▸ **Written problem**
Your task is to repeat only the lines from the one with "0, 0), along_x))" through the one with "obj.matrix_world = Matrix.Identity(4)", exactly as they stand, both ends included.

▸ **Supplied data**
----------------------------------------

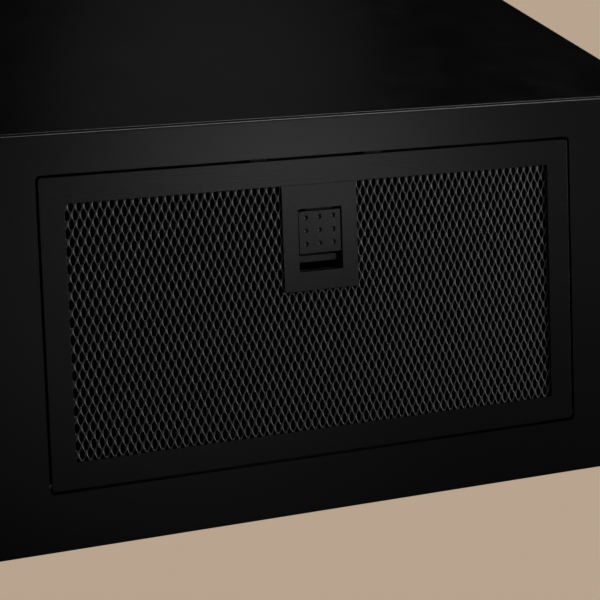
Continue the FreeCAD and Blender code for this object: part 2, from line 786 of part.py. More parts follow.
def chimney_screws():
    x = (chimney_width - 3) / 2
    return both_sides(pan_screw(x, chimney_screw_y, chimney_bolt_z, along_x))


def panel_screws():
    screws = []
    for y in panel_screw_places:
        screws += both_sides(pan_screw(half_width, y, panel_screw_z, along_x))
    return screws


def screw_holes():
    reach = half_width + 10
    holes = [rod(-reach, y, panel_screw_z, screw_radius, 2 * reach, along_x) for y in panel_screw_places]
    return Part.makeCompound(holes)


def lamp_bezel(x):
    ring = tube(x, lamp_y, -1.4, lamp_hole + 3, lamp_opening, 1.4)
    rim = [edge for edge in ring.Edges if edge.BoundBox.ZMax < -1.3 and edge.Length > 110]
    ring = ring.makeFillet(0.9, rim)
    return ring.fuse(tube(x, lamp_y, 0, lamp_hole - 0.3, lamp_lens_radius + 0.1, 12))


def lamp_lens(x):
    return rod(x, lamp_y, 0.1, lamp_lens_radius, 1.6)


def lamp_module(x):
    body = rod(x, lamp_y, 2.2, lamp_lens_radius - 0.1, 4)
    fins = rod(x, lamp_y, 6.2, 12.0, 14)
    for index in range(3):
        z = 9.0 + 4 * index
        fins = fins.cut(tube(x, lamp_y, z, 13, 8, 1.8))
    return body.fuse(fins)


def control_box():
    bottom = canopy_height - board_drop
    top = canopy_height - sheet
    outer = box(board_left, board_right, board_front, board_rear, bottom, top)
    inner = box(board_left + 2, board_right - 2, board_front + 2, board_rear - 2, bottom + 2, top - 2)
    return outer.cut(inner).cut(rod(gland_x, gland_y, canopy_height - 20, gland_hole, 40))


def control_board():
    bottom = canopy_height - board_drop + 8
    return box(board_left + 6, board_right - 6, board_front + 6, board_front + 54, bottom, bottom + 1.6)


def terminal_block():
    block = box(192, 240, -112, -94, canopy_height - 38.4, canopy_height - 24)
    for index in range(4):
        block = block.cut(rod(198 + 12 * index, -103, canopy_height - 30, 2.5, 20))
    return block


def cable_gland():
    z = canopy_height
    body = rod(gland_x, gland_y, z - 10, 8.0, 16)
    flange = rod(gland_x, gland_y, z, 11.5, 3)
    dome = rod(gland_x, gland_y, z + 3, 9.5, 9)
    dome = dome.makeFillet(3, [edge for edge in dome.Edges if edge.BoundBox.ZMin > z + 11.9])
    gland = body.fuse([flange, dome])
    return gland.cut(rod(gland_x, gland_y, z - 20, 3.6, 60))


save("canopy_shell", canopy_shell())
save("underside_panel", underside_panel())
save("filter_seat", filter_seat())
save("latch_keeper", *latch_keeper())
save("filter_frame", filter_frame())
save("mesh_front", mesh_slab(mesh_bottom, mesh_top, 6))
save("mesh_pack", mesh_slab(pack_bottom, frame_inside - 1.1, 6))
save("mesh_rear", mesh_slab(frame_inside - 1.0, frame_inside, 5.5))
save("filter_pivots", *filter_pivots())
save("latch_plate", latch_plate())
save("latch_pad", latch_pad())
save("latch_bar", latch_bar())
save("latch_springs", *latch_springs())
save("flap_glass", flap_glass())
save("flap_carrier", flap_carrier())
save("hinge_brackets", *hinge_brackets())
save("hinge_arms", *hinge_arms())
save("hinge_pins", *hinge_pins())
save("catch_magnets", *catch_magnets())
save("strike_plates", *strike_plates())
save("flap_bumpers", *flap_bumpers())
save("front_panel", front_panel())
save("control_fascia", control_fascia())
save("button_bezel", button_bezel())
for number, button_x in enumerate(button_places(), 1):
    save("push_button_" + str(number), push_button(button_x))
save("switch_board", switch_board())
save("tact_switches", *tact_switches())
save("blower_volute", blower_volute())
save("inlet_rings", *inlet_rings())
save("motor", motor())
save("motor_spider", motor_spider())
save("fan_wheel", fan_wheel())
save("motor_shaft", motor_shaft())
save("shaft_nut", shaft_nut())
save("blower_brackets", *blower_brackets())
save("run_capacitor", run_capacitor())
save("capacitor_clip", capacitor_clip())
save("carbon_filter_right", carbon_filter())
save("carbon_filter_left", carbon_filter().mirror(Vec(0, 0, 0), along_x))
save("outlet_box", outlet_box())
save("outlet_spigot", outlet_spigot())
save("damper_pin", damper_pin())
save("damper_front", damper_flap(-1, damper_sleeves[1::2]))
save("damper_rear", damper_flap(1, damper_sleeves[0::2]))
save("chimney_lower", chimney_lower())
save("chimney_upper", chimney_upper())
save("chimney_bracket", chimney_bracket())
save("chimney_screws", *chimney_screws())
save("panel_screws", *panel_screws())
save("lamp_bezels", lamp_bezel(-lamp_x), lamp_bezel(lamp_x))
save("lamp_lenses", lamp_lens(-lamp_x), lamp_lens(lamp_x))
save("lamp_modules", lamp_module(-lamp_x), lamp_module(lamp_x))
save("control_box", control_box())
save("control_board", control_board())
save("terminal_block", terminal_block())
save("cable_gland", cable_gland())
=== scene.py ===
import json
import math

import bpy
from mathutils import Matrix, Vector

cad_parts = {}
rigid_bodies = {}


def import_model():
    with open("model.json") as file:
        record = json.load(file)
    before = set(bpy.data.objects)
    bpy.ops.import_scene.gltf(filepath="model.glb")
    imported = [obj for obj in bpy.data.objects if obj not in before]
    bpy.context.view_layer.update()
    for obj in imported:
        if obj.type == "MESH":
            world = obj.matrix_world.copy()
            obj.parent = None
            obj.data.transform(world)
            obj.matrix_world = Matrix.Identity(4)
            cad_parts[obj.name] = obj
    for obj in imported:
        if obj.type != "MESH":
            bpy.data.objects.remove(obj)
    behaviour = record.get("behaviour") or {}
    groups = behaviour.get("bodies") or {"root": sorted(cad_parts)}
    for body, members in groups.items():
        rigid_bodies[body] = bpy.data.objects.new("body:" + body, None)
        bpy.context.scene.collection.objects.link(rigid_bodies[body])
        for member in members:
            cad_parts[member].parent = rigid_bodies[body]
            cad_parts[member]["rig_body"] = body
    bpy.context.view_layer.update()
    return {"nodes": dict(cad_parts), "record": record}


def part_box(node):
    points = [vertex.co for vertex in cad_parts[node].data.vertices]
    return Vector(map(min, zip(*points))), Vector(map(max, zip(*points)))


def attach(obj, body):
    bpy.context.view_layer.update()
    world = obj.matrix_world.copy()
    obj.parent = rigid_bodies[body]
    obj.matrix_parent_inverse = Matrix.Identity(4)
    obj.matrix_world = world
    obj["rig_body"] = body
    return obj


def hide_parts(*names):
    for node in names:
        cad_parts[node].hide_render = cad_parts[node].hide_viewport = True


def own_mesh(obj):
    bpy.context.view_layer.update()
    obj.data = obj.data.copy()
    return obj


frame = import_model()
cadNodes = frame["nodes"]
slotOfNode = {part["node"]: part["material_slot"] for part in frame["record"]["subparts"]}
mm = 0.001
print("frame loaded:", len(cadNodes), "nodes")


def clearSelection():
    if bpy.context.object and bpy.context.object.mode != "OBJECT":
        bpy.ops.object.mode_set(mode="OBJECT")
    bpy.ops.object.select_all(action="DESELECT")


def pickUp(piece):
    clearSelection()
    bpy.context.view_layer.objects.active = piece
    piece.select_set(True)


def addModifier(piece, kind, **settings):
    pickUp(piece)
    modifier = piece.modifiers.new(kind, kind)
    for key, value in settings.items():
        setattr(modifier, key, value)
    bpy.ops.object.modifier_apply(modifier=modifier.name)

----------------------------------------

▸ **Result below**
save("carbon_filter_left", carbon_filter().mirror(Vec(0, 0, 0), along_x))
save("outlet_box", outlet_box())
save("outlet_spigot", outlet_spigot())
save("damper_pin", damper_pin())
save("damper_front", damper_flap(-1, damper_sleeves[1::2]))
save("damper_rear", damper_flap(1, damper_sleeves[0::2]))
save("chimney_lower", chimney_lower())
save("chimney_upper", chimney_upper())
save("chimney_bracket", chimney_bracket())
save("chimney_screws", *chimney_screws())
save("panel_screws", *panel_screws())
save("lamp_bezels", lamp_bezel(-lamp_x), lamp_bezel(lamp_x))
save("lamp_lenses", lamp_lens(-lamp_x), lamp_lens(lamp_x))
save("lamp_modules", lamp_module(-lamp_x), lamp_module(lamp_x))
save("control_box", control_box())
save("control_board", control_board())
save("terminal_block", terminal_block())
save("cable_gland", cable_gland())
=== scene.py ===
import json
import math

import bpy
from mathutils import Matrix, Vector

cad_parts = {}
rigid_bodies = {}


def import_model():
    with open("model.json") as file:
        record = json.load(file)
    before = set(bpy.data.objects)
    bpy.ops.import_scene.gltf(filepath="model.glb")
    imported = [obj for obj in bpy.data.objects if obj not in before]
    bpy.context.view_layer.update()
    for obj in imported:
        if obj.type == "MESH":
            world = obj.matrix_world.copy()
            obj.parent = None
            obj.data.transform(world)
            obj.matrix_world = Matrix.Identity(4)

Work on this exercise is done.